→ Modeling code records
· · · · ·

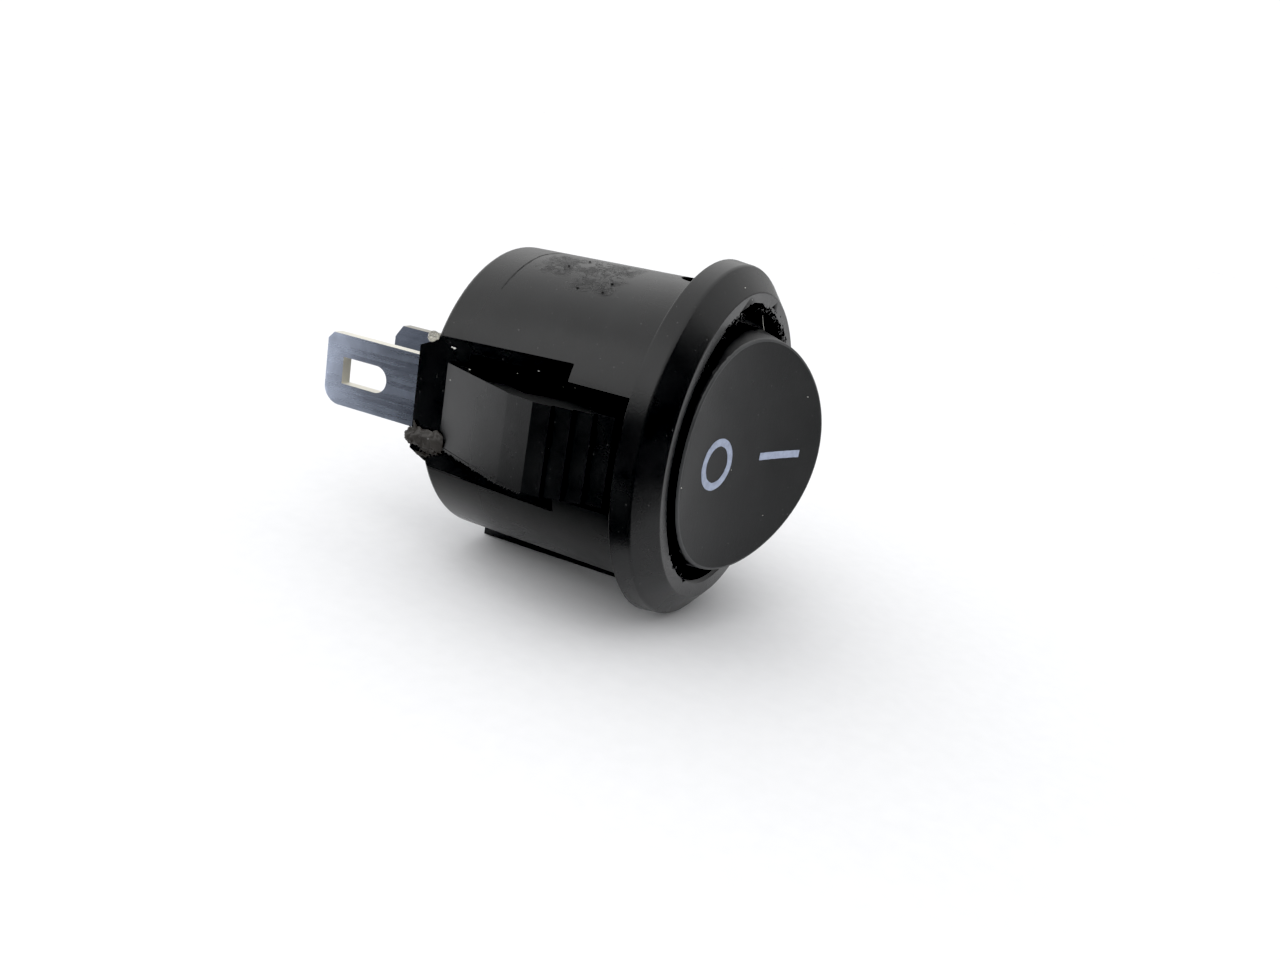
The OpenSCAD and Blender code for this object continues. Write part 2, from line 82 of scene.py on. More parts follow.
class Nodes:
    """A small helper that adds shader nodes and links them."""

    def __init__(self, name):
        self.mat = bpy.data.materials.new(name)
        self.mat.use_nodes = True
        self.tree = self.mat.node_tree
        self.tree.nodes.clear()
        self.out = self.add("ShaderNodeOutputMaterial")
        self.bsdf = self.add("ShaderNodeBsdfPrincipled")
        self.link(self.bsdf, "BSDF", self.out, "Surface")
        self.coord = self.add("ShaderNodeTexCoord")

    def add(self, kind, **values):
        n = self.tree.nodes.new(kind)
        for key, value in values.items():
            setattr(n, key, value)
        return n

    def link(self, a, out, b, inp):
        self.tree.links.new(a.outputs[out], b.inputs[inp])

    def noise(self, scale, detail=3.0, rough=0.5, stretch=None, distortion=0.0):
        n = self.add("ShaderNodeTexNoise")
        n.inputs["Scale"].default_value = scale
        n.inputs["Detail"].default_value = detail
        n.inputs["Roughness"].default_value = rough
        n.inputs["Distortion"].default_value = distortion
        self.place(n, stretch)
        return n

    def place(self, n, stretch=None):
        m = self.add("ShaderNodeMapping")
        if stretch:
            m.inputs["Scale"].default_value = stretch
        self.link(self.coord, "Object", m, "Vector")
        self.link(m, "Vector", n, "Vector")

    def ramp(self, source, output, stops, mode="LINEAR"):
        n = self.add("ShaderNodeValToRGB")
        n.color_ramp.interpolation = mode
        while len(n.color_ramp.elements) < len(stops):
            n.color_ramp.elements.new(0.5)
        for e, (pos, value) in zip(n.color_ramp.elements, stops):
            e.position = pos
            e.color = value if len(value) == 4 else (*value, 1)
        self.link(source, output, n, "Fac")
        return n

    def span(self, source, output, a, b, lo=0.0, hi=1.0):
        n = self.add("ShaderNodeMapRange")
        n.inputs["From Min"].default_value = lo
        n.inputs["From Max"].default_value = hi
        n.inputs["To Min"].default_value = a
        n.inputs["To Max"].default_value = b
        self.link(source, output, n, "Value")
        return n

    def maths(self, op, a, b):
        n = self.add("ShaderNodeMath", operation=op)
        for i, v in enumerate((a, b)):
            if isinstance(v, tuple):
                self.link(v[0], v[1], n, i)
            else:
                n.inputs[i].default_value = v
        return n

    def bump(self, height, output, distance, strength=1.0, below=None):
        n = self.add("ShaderNodeBump")
        n.inputs["Distance"].default_value = distance
        n.inputs["Strength"].default_value = strength
        self.link(height, output, n, "Height")
        if below:
            self.link(below, "Normal", n, "Normal")
        return n

    def finish(self, base=None, rough=None, bump=None, **values):
        if base:
            self.link(base[0], base[1], self.bsdf, "Base Color")
        if rough:
            self.link(rough[0], rough[1], self.bsdf, "Roughness")
        if bump:
            self.link(bump, "Normal", self.bsdf, "Normal")
        for key, value in values.items():
            self.bsdf.inputs[key.replace("_", " ")].default_value = value
        return self.mat


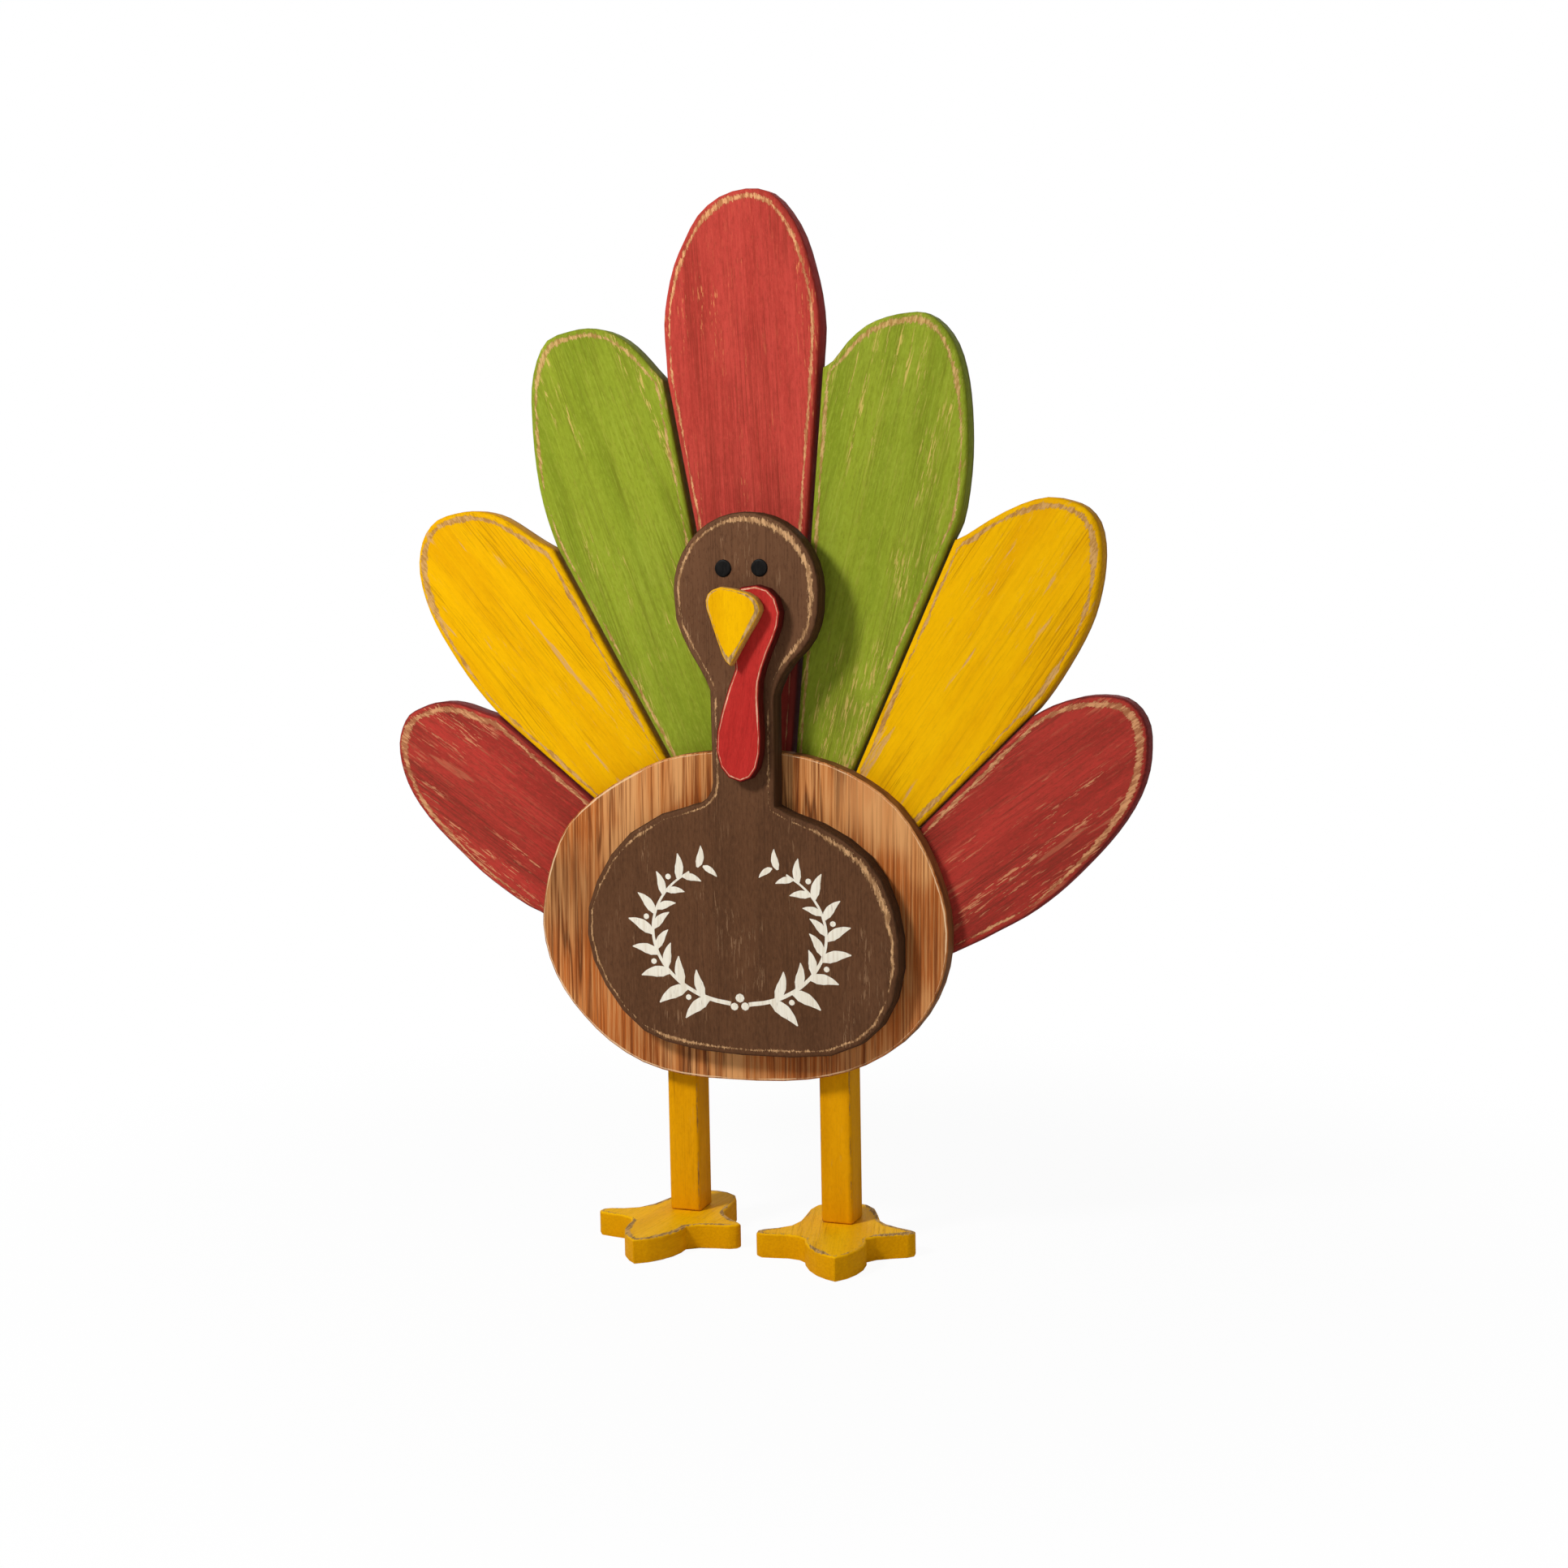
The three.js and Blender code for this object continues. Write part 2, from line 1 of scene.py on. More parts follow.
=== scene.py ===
import json
import math
import bmesh
import bpy
import numpy as np
from mathutils import Euler, Matrix, Vector

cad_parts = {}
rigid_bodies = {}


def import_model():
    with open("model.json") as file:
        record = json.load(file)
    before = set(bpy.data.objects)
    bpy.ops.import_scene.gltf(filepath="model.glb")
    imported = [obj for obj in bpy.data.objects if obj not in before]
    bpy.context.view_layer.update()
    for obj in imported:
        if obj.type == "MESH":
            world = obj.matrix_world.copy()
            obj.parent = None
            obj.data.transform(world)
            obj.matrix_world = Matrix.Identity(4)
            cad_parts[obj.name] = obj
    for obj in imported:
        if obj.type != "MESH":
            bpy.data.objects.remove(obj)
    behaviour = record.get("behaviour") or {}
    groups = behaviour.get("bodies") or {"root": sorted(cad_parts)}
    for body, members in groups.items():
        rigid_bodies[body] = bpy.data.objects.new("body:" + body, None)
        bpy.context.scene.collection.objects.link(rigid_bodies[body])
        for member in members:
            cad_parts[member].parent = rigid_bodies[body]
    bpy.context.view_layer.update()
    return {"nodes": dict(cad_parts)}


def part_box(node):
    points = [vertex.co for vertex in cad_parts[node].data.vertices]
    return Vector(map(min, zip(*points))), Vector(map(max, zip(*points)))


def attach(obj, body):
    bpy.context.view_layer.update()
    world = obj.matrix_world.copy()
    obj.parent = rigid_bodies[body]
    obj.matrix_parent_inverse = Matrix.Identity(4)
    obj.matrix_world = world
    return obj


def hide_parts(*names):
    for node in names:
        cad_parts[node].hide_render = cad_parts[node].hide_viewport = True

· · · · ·

Return the listing above in its exact form.

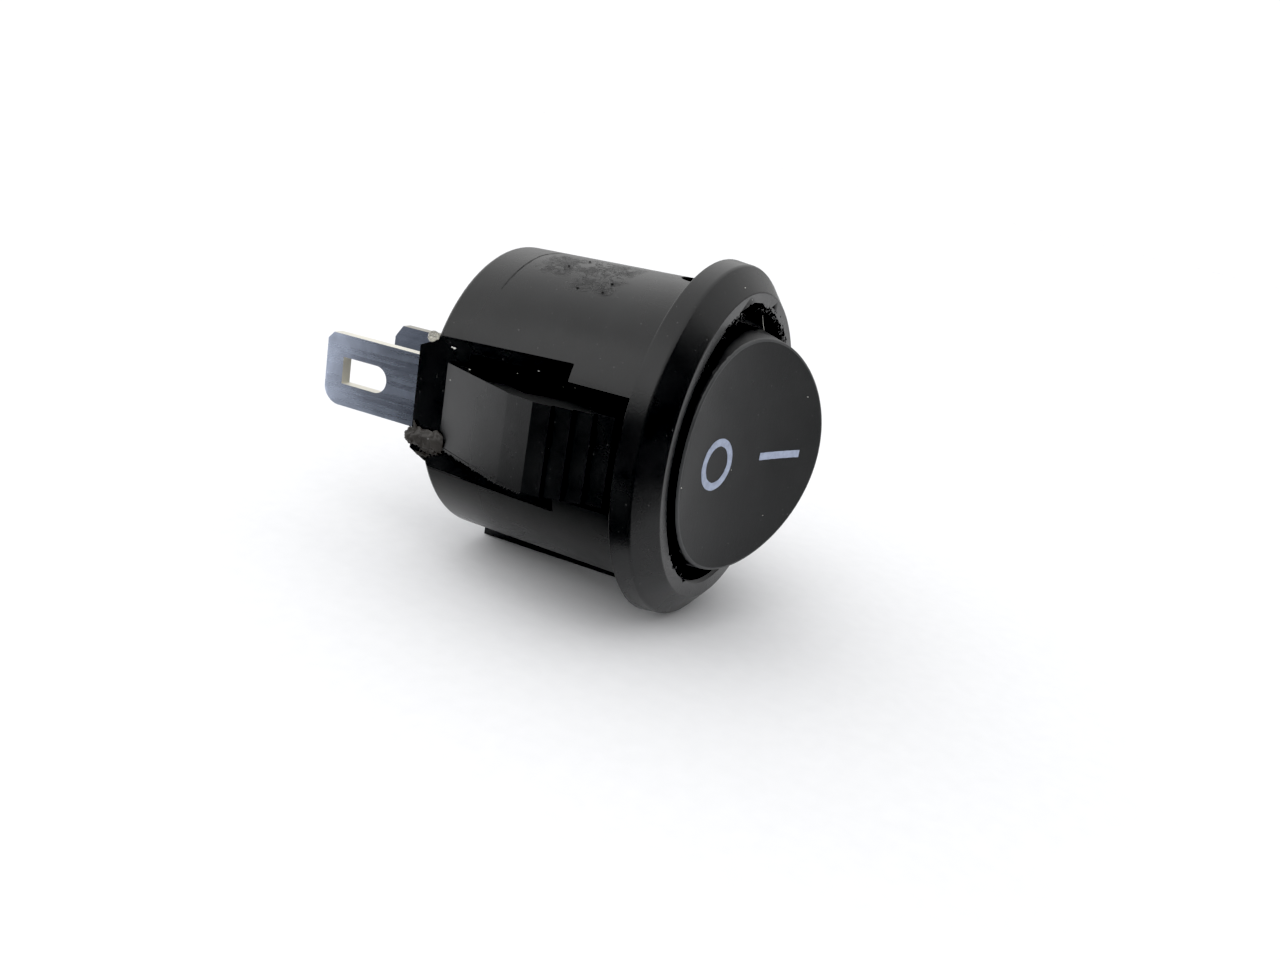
The OpenSCAD and Blender code for this object continues. Write part 2, from line 82 of scene.py on. More parts follow.
class Nodes:
    """A small helper that adds shader nodes and links them."""

    def __init__(self, name):
        self.mat = bpy.data.materials.new(name)
        self.mat.use_nodes = True
        self.tree = self.mat.node_tree
        self.tree.nodes.clear()
        self.out = self.add("ShaderNodeOutputMaterial")
        self.bsdf = self.add("ShaderNodeBsdfPrincipled")
        self.link(self.bsdf, "BSDF", self.out, "Surface")
        self.coord = self.add("ShaderNodeTexCoord")

    def add(self, kind, **values):
        n = self.tree.nodes.new(kind)
        for key, value in values.items():
            setattr(n, key, value)
        return n

    def link(self, a, out, b, inp):
        self.tree.links.new(a.outputs[out], b.inputs[inp])

    def noise(self, scale, detail=3.0, rough=0.5, stretch=None, distortion=0.0):
        n = self.add("ShaderNodeTexNoise")
        n.inputs["Scale"].default_value = scale
        n.inputs["Detail"].default_value = detail
        n.inputs["Roughness"].default_value = rough
        n.inputs["Distortion"].default_value = distortion
        self.place(n, stretch)
        return n

    def place(self, n, stretch=None):
        m = self.add("ShaderNodeMapping")
        if stretch:
            m.inputs["Scale"].default_value = stretch
        self.link(self.coord, "Object", m, "Vector")
        self.link(m, "Vector", n, "Vector")

    def ramp(self, source, output, stops, mode="LINEAR"):
        n = self.add("ShaderNodeValToRGB")
        n.color_ramp.interpolation = mode
        while len(n.color_ramp.elements) < len(stops):
            n.color_ramp.elements.new(0.5)
        for e, (pos, value) in zip(n.color_ramp.elements, stops):
            e.position = pos
            e.color = value if len(value) == 4 else (*value, 1)
        self.link(source, output, n, "Fac")
        return n

    def span(self, source, output, a, b, lo=0.0, hi=1.0):
        n = self.add("ShaderNodeMapRange")
        n.inputs["From Min"].default_value = lo
        n.inputs["From Max"].default_value = hi
        n.inputs["To Min"].default_value = a
        n.inputs["To Max"].default_value = b
        self.link(source, output, n, "Value")
        return n

    def maths(self, op, a, b):
        n = self.add("ShaderNodeMath", operation=op)
        for i, v in enumerate((a, b)):
            if isinstance(v, tuple):
                self.link(v[0], v[1], n, i)
            else:
                n.inputs[i].default_value = v
        return n

    def bump(self, height, output, distance, strength=1.0, below=None):
        n = self.add("ShaderNodeBump")
        n.inputs["Distance"].default_value = distance
        n.inputs["Strength"].default_value = strength
        self.link(height, output, n, "Height")
        if below:
            self.link(below, "Normal", n, "Normal")
        return n

    def finish(self, base=None, rough=None, bump=None, **values):
        if base:
            self.link(base[0], base[1], self.bsdf, "Base Color")
        if rough:
            self.link(rough[0], rough[1], self.bsdf, "Roughness")
        if bump:
            self.link(bump, "Normal", self.bsdf, "Normal")
        for key, value in values.items():
            self.bsdf.inputs[key.replace("_", " ")].default_value = value
        return self.mat


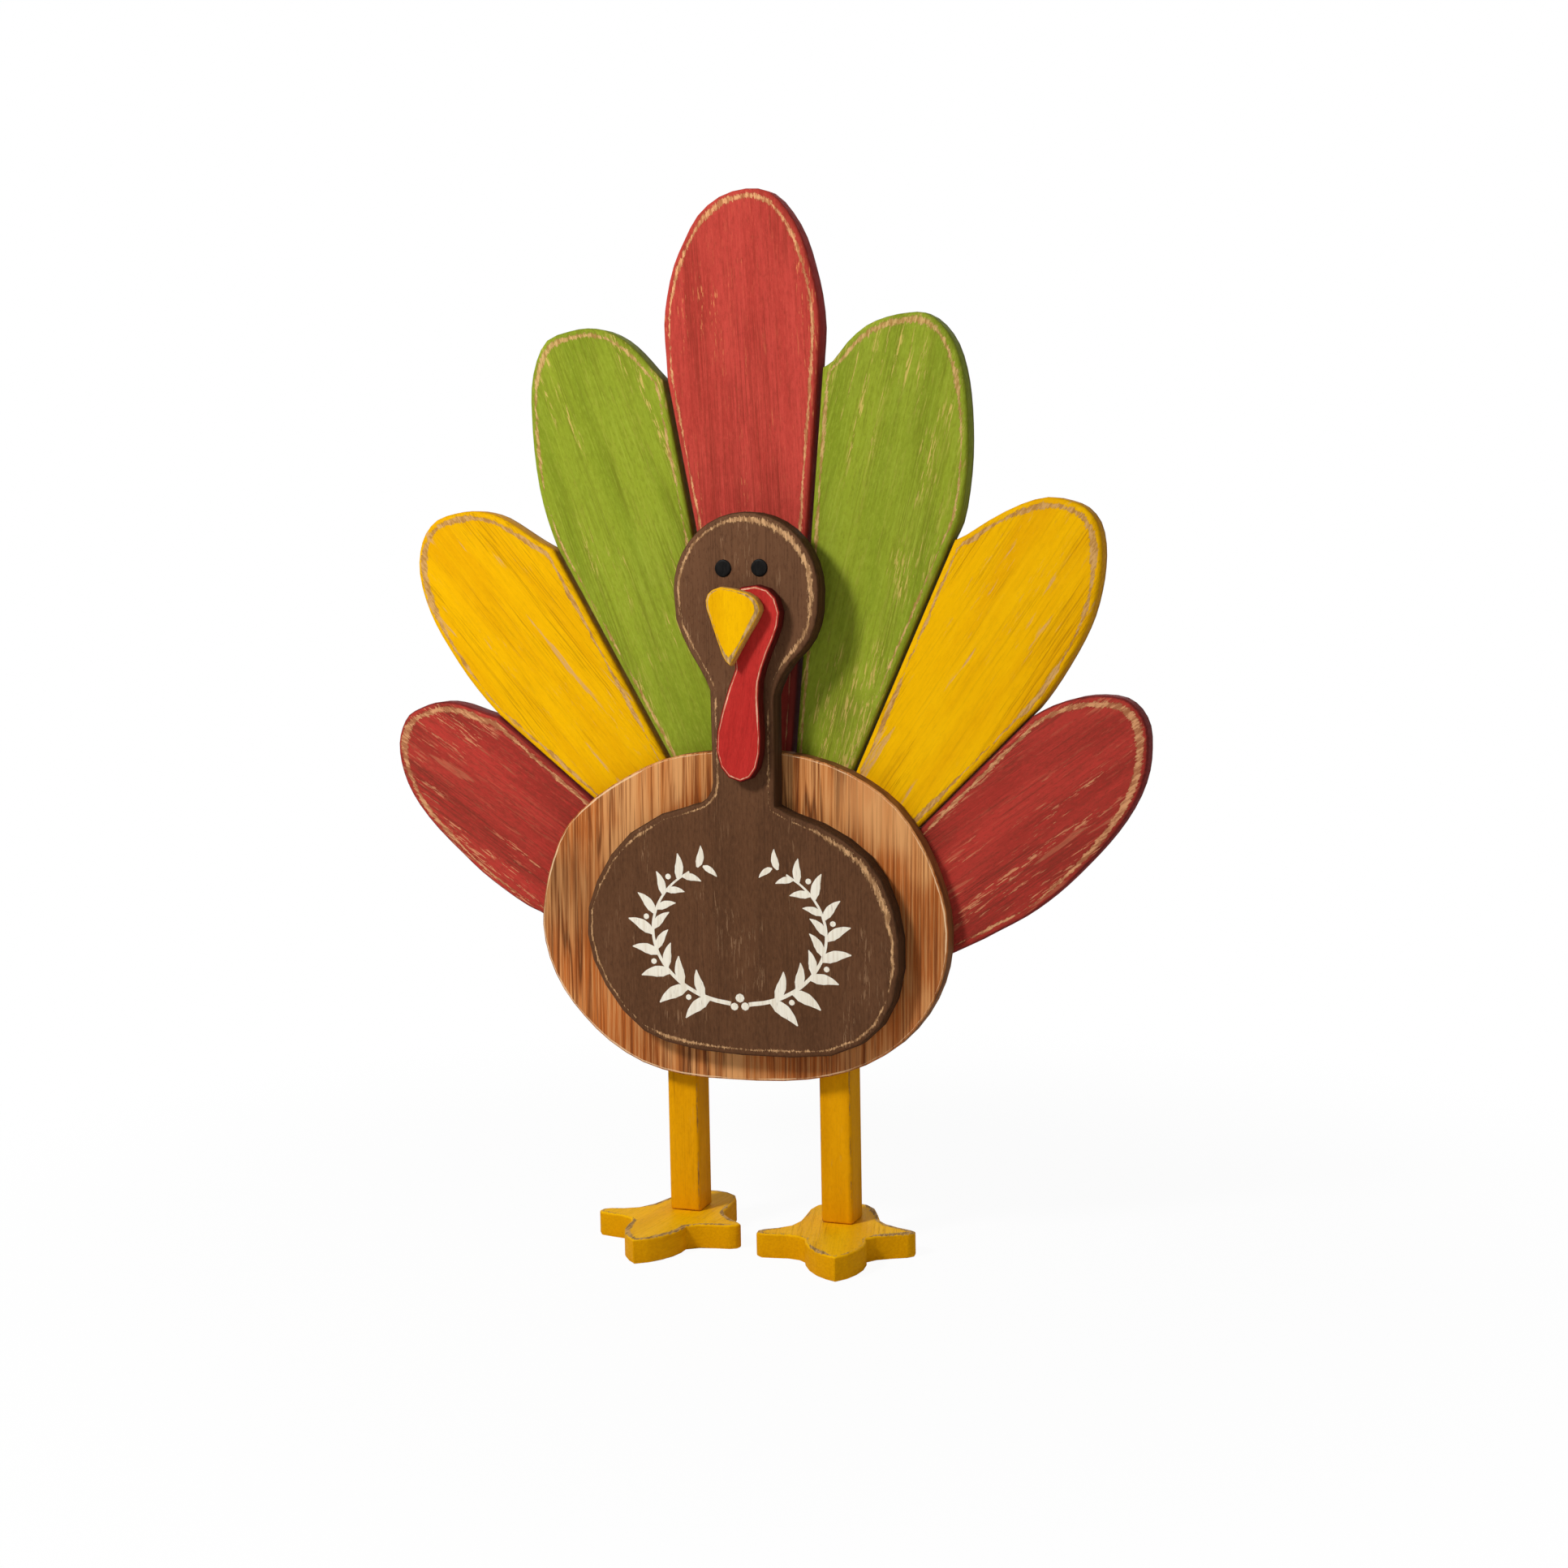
The three.js and Blender code for this object continues. Write part 2, from line 1 of scene.py on. More parts follow.
=== scene.py ===
import json
import math
import bmesh
import bpy
import numpy as np
from mathutils import Euler, Matrix, Vector

cad_parts = {}
rigid_bodies = {}


def import_model():
    with open("model.json") as file:
        record = json.load(file)
    before = set(bpy.data.objects)
    bpy.ops.import_scene.gltf(filepath="model.glb")
    imported = [obj for obj in bpy.data.objects if obj not in before]
    bpy.context.view_layer.update()
    for obj in imported:
        if obj.type == "MESH":
            world = obj.matrix_world.copy()
            obj.parent = None
            obj.data.transform(world)
            obj.matrix_world = Matrix.Identity(4)
            cad_parts[obj.name] = obj
    for obj in imported:
        if obj.type != "MESH":
            bpy.data.objects.remove(obj)
    behaviour = record.get("behaviour") or {}
    groups = behaviour.get("bodies") or {"root": sorted(cad_parts)}
    for body, members in groups.items():
        rigid_bodies[body] = bpy.data.objects.new("body:" + body, None)
        bpy.context.scene.collection.objects.link(rigid_bodies[body])
        for member in members:
            cad_parts[member].parent = rigid_bodies[body]
    bpy.context.view_layer.update()
    return {"nodes": dict(cad_parts)}


def part_box(node):
    points = [vertex.co for vertex in cad_parts[node].data.vertices]
    return Vector(map(min, zip(*points))), Vector(map(max, zip(*points)))


def attach(obj, body):
    bpy.context.view_layer.update()
    world = obj.matrix_world.copy()
    obj.parent = rigid_bodies[body]
    obj.matrix_parent_inverse = Matrix.Identity(4)
    obj.matrix_world = world
    return obj


def hide_parts(*names):
    for node in names:
        cad_parts[node].hide_render = cad_parts[node].hide_viewport = True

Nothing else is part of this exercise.